The 2023 Authors Guild lawsuit against several AI companies changed everything. It made publishers realize their old articles weren't just digital clutter — they were valuable training data that tech companies were using for free to build products worth hundreds of billions of dollars.

Why give it away when you can sell it?

The New Economics of Memory

Wall Street analysts are already crunching the numbers. The Archive restrictions could force AI companies to pay $2-3 billion annually in new licensing fees — enough to slice 3-5% off profit margins for giants like Google and Microsoft.

For smaller AI startups, the math is brutal. Some face potential 15-20% increases in data acquisition budgets, turning what used to be free resources into major line items.

Publishers sense the opportunity. Several major outlets have announced premium API services targeting AI companies, with pricing starting at $50,000 per million article requests. That's not a typo — half a cent per article adds up quickly when you're training models on billions of text samples.

But here's the deeper question: what happens when the internet's collective memory becomes a commodity?

The European Precedent

We've seen this movie before. During the 2019 EU Copyright Directive rollout, major publishers blocked Google's crawlers until licensing deals were hammered out. Search results temporarily disappeared from some regions as negotiations dragged on.

This time feels different, though. The 2021 Internet Archive vs. book publishers case established that preservation activities don't automatically get fair use protection when they compete with commercial licensing. That decision emboldened publishers to view their entire back catalogs as controllable assets, not public resources.

The legal framework now supports what publishers are doing. The question is whether society supports it.

What Happens to the Web's Memory

The immediate winners are clear: established AI companies with existing content partnerships gain competitive moats as free training data disappears. Microsoft's deals with major publishers suddenly look prescient rather than expensive.

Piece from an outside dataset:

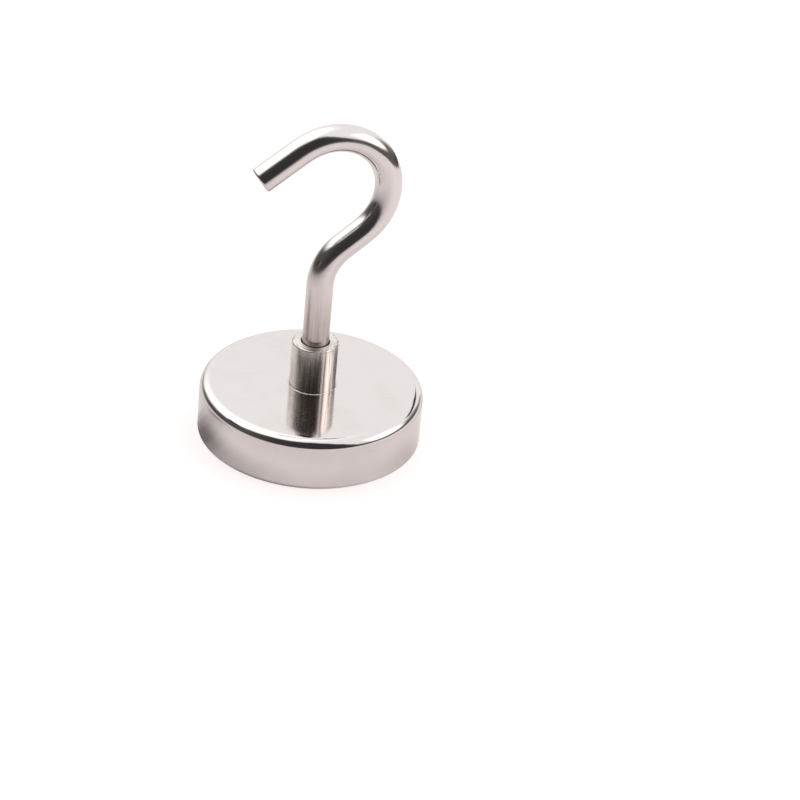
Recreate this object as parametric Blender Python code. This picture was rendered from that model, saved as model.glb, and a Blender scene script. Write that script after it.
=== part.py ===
"""A magnetic hook: a steel pot that holds a bonded disc magnet, a staked threaded neck and a bent-rod hook.

Lengths are in metres and +Z is up. The origin is the middle of the magnet's face, the flat face that
clings to steel. The hook's rod lies in the XZ plane with its tip towards -X, and it turns about Z.
"""

import math

import bmesh
import bpy
from mathutils import Vector

# Clearances
GAP = 0.0003  # between two pieces that sit on or in each other
THREAD_PLAY = 0.0006  # radial, which leaves a little over GAP square to the thread's flanks

# Steel pot
POT_DIAMETER = 0.075
POT_HEIGHT = 0.018
POT_WALL = 0.0065
POT_FLOOR = 0.006
POT_EDGE_RADIUS = 0.0035  # rounding between the pot's back and its side
POT_RIM_CHAMFER = 0.0004  # at both edges of the rim that meets the steel

# Magnet, with the film and the ring of resin that hold it in the pot
RESIN_WIDTH = 0.0019
RESIN_RECESS = 0.0004  # how far the ring lies back from the magnet's face
FILM_THICKNESS = 0.0004
MAGNET_CHAMFER = 0.0005

# Threaded neck
NECK_HEIGHT = 0.0164  # above the pot's back
NECK_WALL = 0.0022  # outside the thread's grooves
NECK_CHAMFER = 0.0006
MOUTH_FLARE = 0.0004  # chamfer at the mouth, where the plain rod goes in
SPIGOT_WALL = 0.00165  # outside the plain bore, where the neck passes through the pot's floor
STAKE_FLARE = 0.0012  # how far the spigot's foot is spread into the pot's countersink

# Thread
THREAD_DIAMETER = 0.010
THREAD_DEPTH = 0.00095
THREAD_PITCH = 0.0015
THREAD_LENGTH = 0.0135
CREST_FLAT_SHARE = 0.125  # of the pitch

# Hook
ROD_DIAMETER = 0.009
SHANK_RISE = 0.0214  # straight shank above the neck's mouth
SIDE_BEND_RADIUS = 0.0165  # all bends are measured to the middle of the rod
SIDE_BEND_ANGLE = math.radians(53.0)
SLANT_LENGTH = 0.0084
CROOK_RADIUS = 0.0195
CROOK_ANGLE = math.radians(178.0)
TIP_LENGTH = 0.0165
TIP_CHAMFER = 0.0007
FOOT_CHAMFER = 0.0010

# Facets
POT_SIDES = 72
NECK_SIDES = 36
ROD_SIDES = 36
EDGE_STEPS = 6  # facets across the pot's rounded edge
BEND_STEP = math.radians(6.0)
SMOOTH_ANGLE = math.radians(25.0)
QUARTER_TURN = math.radians(90.0)
WELD = 0.000001

# Sizes that follow from the ones above
POT_RADIUS = POT_DIAMETER / 2
CAVITY_RADIUS = POT_RADIUS - POT_WALL
CAVITY_DEPTH = POT_HEIGHT - POT_FLOOR
RESIN_OUTER_RADIUS = CAVITY_RADIUS - GAP
RESIN_INNER_RADIUS = RESIN_OUTER_RADIUS - RESIN_WIDTH
MAGNET_RADIUS = RESIN_INNER_RADIUS - GAP
FILM_TOP = CAVITY_DEPTH - GAP
FILM_FOOT = FILM_TOP - FILM_THICKNESS
MAGNET_THICKNESS = FILM_FOOT - GAP
CREST_RADIUS = THREAD_DIAMETER / 2
ROOT_RADIUS = CREST_RADIUS - THREAD_DEPTH
BORE_RADIUS = ROOT_RADIUS + THREAD_PLAY
GROOVE_RADIUS = CREST_RADIUS + THREAD_PLAY
NECK_RADIUS = GROOVE_RADIUS + NECK_WALL
NECK_TOP = POT_HEIGHT + NECK_HEIGHT
SPIGOT_RADIUS = BORE_RADIUS + SPIGOT_WALL
HOLE_RADIUS = SPIGOT_RADIUS + GAP
THREAD_TURNS = round(THREAD_LENGTH / THREAD_PITCH)
ROD_RADIUS = ROD_DIAMETER / 2
THREAD_RUNOUT = abs(ROD_RADIUS - ROOT_RADIUS)  # a 45 degree cone from the thread's root to the plain rod
FIRST_CREST_DEPTH = MOUTH_FLARE + THREAD_RUNOUT + THREAD_PITCH / 2  # below the mouth
LIP_RADIUS = max(ROD_RADIUS + GAP, BORE_RADIUS)
SIDEWAYS = Vector((0, 1, 0))  # square to the plane that the rod is bent in

# Finishes, as linear colour, metallic and roughness
NICKEL = ("nickel_plate", (0.70, 0.68, 0.65), 1.0, 0.12)
MAGNET_NICKEL = ("magnet_nickel", (0.62, 0.61, 0.60), 1.0, 0.22)
RESIN = ("potting_resin", (0.045, 0.045, 0.050), 0.0, 0.35)
ADHESIVE = ("adhesive", (0.42, 0.36, 0.22), 0.0, 0.45)


def clear_scene():
    for old in list(bpy.data.objects):
        bpy.data.objects.remove(old, do_unlink=True)


def material(finish):
    """The material of that finish, made the first time it is asked for."""
    name, colour, metallic, roughness = finish
    made = bpy.data.materials.get(name) or bpy.data.materials.new(name)
    made.use_nodes = True
    shader = made.node_tree.nodes["Principled BSDF"]
    shader.inputs["Base Color"].default_value = (*colour, 1.0)
    shader.inputs["Metallic"].default_value = metallic
    shader.inputs["Roughness"].default_value = roughness
    return made


def finished(name, shape, finish):
    """Turns a bmesh into a named object, smooth on its round faces and crisp at its edges."""
    bmesh.ops.remove_doubles(shape, verts=shape.verts, dist=WELD)
    bmesh.ops.recalc_face_normals(shape, faces=shape.faces)
    mesh = bpy.data.meshes.new(name)
    shape.to_mesh(mesh)
    shape.free()
    mesh.shade_smooth()
    mesh.set_sharp_from_angle(angle=SMOOTH_ANGLE)
    mesh.materials.append(material(finish))
    piece = bpy.data.objects.new(name, mesh)
    bpy.context.scene.collection.objects.link(piece)
    return piece


def turned(name, outline, closed, sides, finish):
    """Spins an outline of (radius, height) points about Z. A closed one leaves a hole down the middle."""
    shape = bmesh.new()
    points = [shape.verts.new((radius, 0, height)) for radius, height in outline]
    after = points[1:] + points[:1] if closed else points[1:]
    edges = [shape.edges.new(pair) for pair in zip(points, after)]
    bmesh.ops.spin(
        shape,
        geom=points + edges,
        cent=(0, 0, 0),
        axis=(0, 0, 1),
        angle=math.tau,
        steps=sides,
        use_merge=True,
    )
    return finished(name, shape, finish)


def ridges(top, play):
    """The thread's outline from its upper runout down, as (radius, height), moved outwards by play.

    Plain rings stand in for the helix, so the hook can turn in the neck without moving along it.
    """
    half_flat = THREAD_PITCH * CREST_FLAT_SHARE / 2
    half_pitch = THREAD_PITCH / 2
    crest = CREST_RADIUS + play
    root = ROOT_RADIUS + play
    outline = [(root, top + half_pitch)]
    for turn in range(THREAD_TURNS):
        middle = top - turn * THREAD_PITCH
        outline += [(crest, middle + half_flat), (crest, middle - half_flat), (root, middle - half_pitch)]
    return outline


def make_pot():
    """A cup of mild steel, open at the rim, with a countersunk hole through its floor for the neck."""
    corner_radius = POT_RADIUS - POT_EDGE_RADIUS
    corner_height = POT_HEIGHT - POT_EDGE_RADIUS
    edge = []
    for step in range(EDGE_STEPS + 1):
        turn = QUARTER_TURN * step / EDGE_STEPS
        radius = corner_radius + POT_EDGE_RADIUS * math.sin(turn)
        height = corner_height + POT_EDGE_RADIUS * math.cos(turn)
        edge.append((radius, height))
    outline = [
        (HOLE_RADIUS, POT_HEIGHT),
        *edge,
        (POT_RADIUS, POT_RIM_CHAMFER),
        (POT_RADIUS - POT_RIM_CHAMFER, 0),
        (CAVITY_RADIUS + POT_RIM_CHAMFER, 0),
        (CAVITY_RADIUS, POT_RIM_CHAMFER),
        (CAVITY_RADIUS, CAVITY_DEPTH),
        (HOLE_RADIUS + STAKE_FLARE, CAVITY_DEPTH),
        (HOLE_RADIUS, CAVITY_DEPTH + STAKE_FLARE),
    ]
    return turned("steel_pot", outline, True, POT_SIDES, NICKEL)


def make_magnet():
    """The disc magnet, flush with the pot's rim."""
    outline = [
        (0, MAGNET_THICKNESS),
        (MAGNET_RADIUS - MAGNET_CHAMFER, MAGNET_THICKNESS),
        (MAGNET_RADIUS, MAGNET_THICKNESS - MAGNET_CHAMFER),
        (MAGNET_RADIUS, MAGNET_CHAMFER),
        (MAGNET_RADIUS - MAGNET_CHAMFER, 0),
        (0, 0),
    ]
    return turned("disc_magnet", outline, False, POT_SIDES, MAGNET_NICKEL)


def make_resin_ring():
    """The ring of potting resin between the magnet and the pot's wall."""
    outline = [
        (RESIN_INNER_RADIUS, MAGNET_THICKNESS),
        (RESIN_OUTER_RADIUS, MAGNET_THICKNESS),
        (RESIN_OUTER_RADIUS, RESIN_RECESS),
        (RESIN_INNER_RADIUS, RESIN_RECESS),
    ]
    return turned("potting_ring", outline, True, POT_SIDES, RESIN)


def make_film():
    """The film of adhesive between the magnet's back and the pot's floor."""
    outline = [(0, FILM_TOP), (RESIN_OUTER_RADIUS, FILM_TOP), (RESIN_OUTER_RADIUS, FILM_FOOT), (0, FILM_FOOT)]
    return turned("adhesive_film", outline, False, POT_SIDES, ADHESIVE)


def make_neck():
    """The threaded bush: its shoulder sits on the pot's back and its spigot is staked under the floor."""
    shoulder = POT_HEIGHT + GAP
    # The stake's cone keeps GAP, square to its 45 degree slope, to the cone cut in the pot.
    slope_loss = GAP * (math.sqrt(2) - 1)
    first, *inner_thread = ridges(NECK_TOP - FIRST_CREST_DEPTH, THREAD_PLAY)
    outline = [
        (LIP_RADIUS + MOUTH_FLARE, NECK_TOP),
        (NECK_RADIUS - NECK_CHAMFER, NECK_TOP),
        (NECK_RADIUS, NECK_TOP - NECK_CHAMFER),
        (NECK_RADIUS, shoulder),
        (SPIGOT_RADIUS, shoulder),
        (SPIGOT_RADIUS, CAVITY_DEPTH + STAKE_FLARE - slope_loss),
        (SPIGOT_RADIUS + STAKE_FLARE - slope_loss, CAVITY_DEPTH),
        (BORE_RADIUS, CAVITY_DEPTH),
        *reversed(inner_thread),
        (LIP_RADIUS, first[1]),
        (LIP_RADIUS, NECK_TOP - MOUTH_FLARE),
    ]
    return turned("threaded_neck", outline, True, NECK_SIDES, NICKEL)


def hook_stations():
    """Stations up the rod from its threaded foot to its tip: x, z, lean from Z towards +X, and radius.

    Heights are above the neck's mouth.
    """
    thread = ridges(-FIRST_CREST_DEPTH, 0)
    runout = thread[0][1] + THREAD_RUNOUT
    foot = thread[-1][1] - FOOT_CHAMFER
    stations = [(0, foot, 0, ROOT_RADIUS - FOOT_CHAMFER)]
    stations += [(0, height, 0, radius) for radius, height in reversed(thread)]
    stations.append((0, runout, 0, ROD_RADIUS))

    x, z, lean = 0, SHANK_RISE, 0
    stations.append((x, z, lean, ROD_RADIUS))
    for radius, angle, straight in (
        (SIDE_BEND_RADIUS, SIDE_BEND_ANGLE, SLANT_LENGTH),
        (CROOK_RADIUS, -CROOK_ANGLE, TIP_LENGTH - TIP_CHAMFER),
    ):
        side = math.copysign(radius, angle)
        middle_x = x + side * math.cos(lean)
        middle_z = z - side * math.sin(lean)
        steps = math.ceil(abs(angle) / BEND_STEP)
        start = lean
        for step in range(1, steps + 1):
            lean = start + angle * step / steps
            x = middle_x - side * math.cos(lean)
            z = middle_z + side * math.sin(lean)
            stations.append((x, z, lean, ROD_RADIUS))
        x += straight * math.sin(lean)
        z += straight * math.cos(lean)
        stations.append((x, z, lean, ROD_RADIUS))
    x += TIP_CHAMFER * math.sin(lean)
    z += TIP_CHAMFER * math.cos(lean)
    stations.append((x, z, lean, ROD_RADIUS - TIP_CHAMFER))
    return stations


def make_hook():
    """One rod, threaded at its foot and bent twice, with its origin on the thread's axis at the mouth."""
    shape = bmesh.new()
    rings = []
    for x, z, lean, radius in hook_stations():
        middle = Vector((x, 0, z))
        across = Vector((math.cos(lean), 0, -math.sin(lean)))
        ring = []
        for side in range(ROD_SIDES):
            turn = math.tau * side / ROD_SIDES
            outwards = math.cos(turn) * across + math.sin(turn) * SIDEWAYS
            ring.append(shape.verts.new(middle + radius * outwards))
        rings.append(ring)
    for lower, upper in zip(rings, rings[1:]):
        for side in range(ROD_SIDES):
            after = (side + 1) % ROD_SIDES
            shape.faces.new((lower[side], lower[after], upper[after], upper[side]))
    shape.faces.new(rings[0])
    shape.faces.new(rings[-1])
    hook = finished("hook_rod", shape, NICKEL)
    hook.location = (0, 0, NECK_TOP)
    return hook


def main():
    clear_scene()
    make_pot()
    make_magnet()
    make_resin_ring()
    make_film()
    make_neck()
    make_hook()


main()
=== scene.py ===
# %% [markdown]
# # A screw-in magnetic hook
# A steel pot holds a disc magnet, a threaded neck stands on its back, and a bent rod is screwed into the
# neck. All the steel is nickel plated and polished, so nearly everything that it shows is a reflection of
# the room. The lesson therefore has three parts: round shapes that are truly smooth, plating with the
# faint marks that real plating has, and a small studio for the metal to mirror.
#
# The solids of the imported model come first. They hold the sizes, and every piece made here sits on them.

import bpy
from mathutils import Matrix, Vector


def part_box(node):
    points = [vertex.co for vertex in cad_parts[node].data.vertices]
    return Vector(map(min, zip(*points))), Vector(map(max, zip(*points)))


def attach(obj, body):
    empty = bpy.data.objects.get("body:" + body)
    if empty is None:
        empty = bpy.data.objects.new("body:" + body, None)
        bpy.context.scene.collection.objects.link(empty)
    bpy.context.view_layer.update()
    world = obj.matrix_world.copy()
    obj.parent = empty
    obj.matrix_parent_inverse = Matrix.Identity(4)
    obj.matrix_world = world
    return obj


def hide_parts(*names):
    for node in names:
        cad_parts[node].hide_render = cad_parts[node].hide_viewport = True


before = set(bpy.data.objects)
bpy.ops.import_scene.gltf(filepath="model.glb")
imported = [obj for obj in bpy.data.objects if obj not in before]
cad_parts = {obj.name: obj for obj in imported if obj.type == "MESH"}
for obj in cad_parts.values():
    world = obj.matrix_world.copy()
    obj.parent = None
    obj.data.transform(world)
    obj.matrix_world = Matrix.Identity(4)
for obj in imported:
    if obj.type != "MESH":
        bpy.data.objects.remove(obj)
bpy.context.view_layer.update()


def in_mm(lengths):
    """Lengths in millimetres, rounded for a print."""
    return [round(1000 * length, 1) for length in lengths]


print("solids:", ", ".join(sorted(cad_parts)))

# %% Tools used below
import math

import bpy
from mathutils import Quaternion, Vector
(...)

The losers extend far beyond AI companies. Academic researchers studying media trends, journalists tracking how stories evolved over time, and digital humanities scholars all rely on archived content. Universities now face potential paywalls for materials that were previously considered part of the internet's infrastructure.

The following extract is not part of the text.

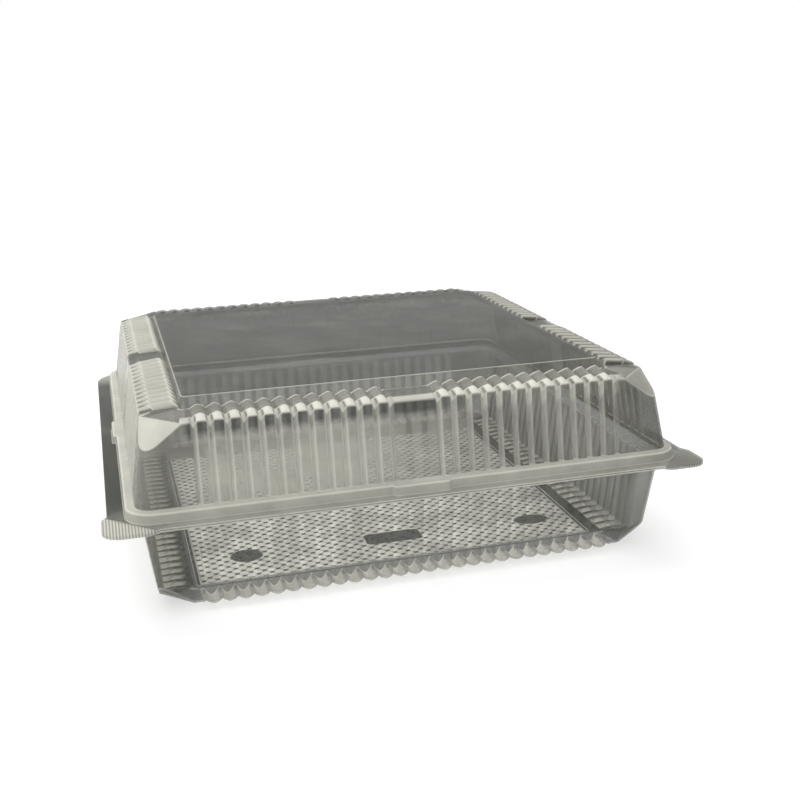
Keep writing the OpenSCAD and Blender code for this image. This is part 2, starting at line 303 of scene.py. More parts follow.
# How light each place of the sheet is: its haze, with light and shade painted by side and painted
# highlights and shade on ridges, creases and edges
def four(v):
    """One value for all sides, or the front, right, back and left ones."""
    return list(v) if isinstance(v, (list, tuple)) else [v] * 4


def by_place(ridge, valley, smooth, corner, middle, weight, crease_shading=0.0):
    """Values on the ribs, between them, on plain parts and round the corner after each side.
    The crease value is added where a rib turns into the groove beside it: painted shade where it is below
    0, a painted highlight where it is above 0."""
    plain = plain_share(middle)
    at_crease = np.exp(-((F - CREASE_AT) / CREASE_WIDTH) ** 2)
    out = []
    sides = zip(four(ridge), four(valley), four(smooth), four(corner), four(weight), four(crease_shading))
    for hi, lo, flat, turn, share, more in sides:
        v = lo + (hi - lo) * share + more * at_crease
        out += [v + (flat - v) * plain, np.full(NC, float(turn))]
    return np.concatenate(out)


def by_side(*v):
    """Values for the front, right, back and left, which pass into each other round the corners."""
    v = four(v if len(v) > 1 else v[0])
    out = []
    for q in range(4):
        out += [np.full(NS, float(v[q])), np.linspace(v[q], v[(q + 1) % 4], NC)]
    return np.concatenate(out)


# Mesh objects, and a shell from control rings
def new_object(name, verts, faces, smooth, values=(), slots=None):
    """A mesh object with a value at each point for each name in values."""
    me = bpy.data.meshes.new(name)
    me.from_pydata(verts, [], faces)
    me.polygons.foreach_set("use_smooth", smooth)
    if slots is not None:
        me.polygons.foreach_set("material_index", slots)
    for key, value in values:
        me.attributes.new(key, "FLOAT", "POINT").data.foreach_set("value", value.astype(np.float32))
    me.update()
    ob = bpy.data.objects.new(name, me)
    bpy.context.scene.collection.objects.link(ob)
    return ob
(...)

The Internet Archive is exploring compromise solutions — tiered access systems that preserve some historical materials while acknowledging commercial value. But that's a fundamental shift from the web's original vision of information wanting to be free.

We're watching the privatization of collective memory happen in real-time, robots.txt file by robots.txt file. The question isn't whether this will reshape how we preserve and access digital history — it already is.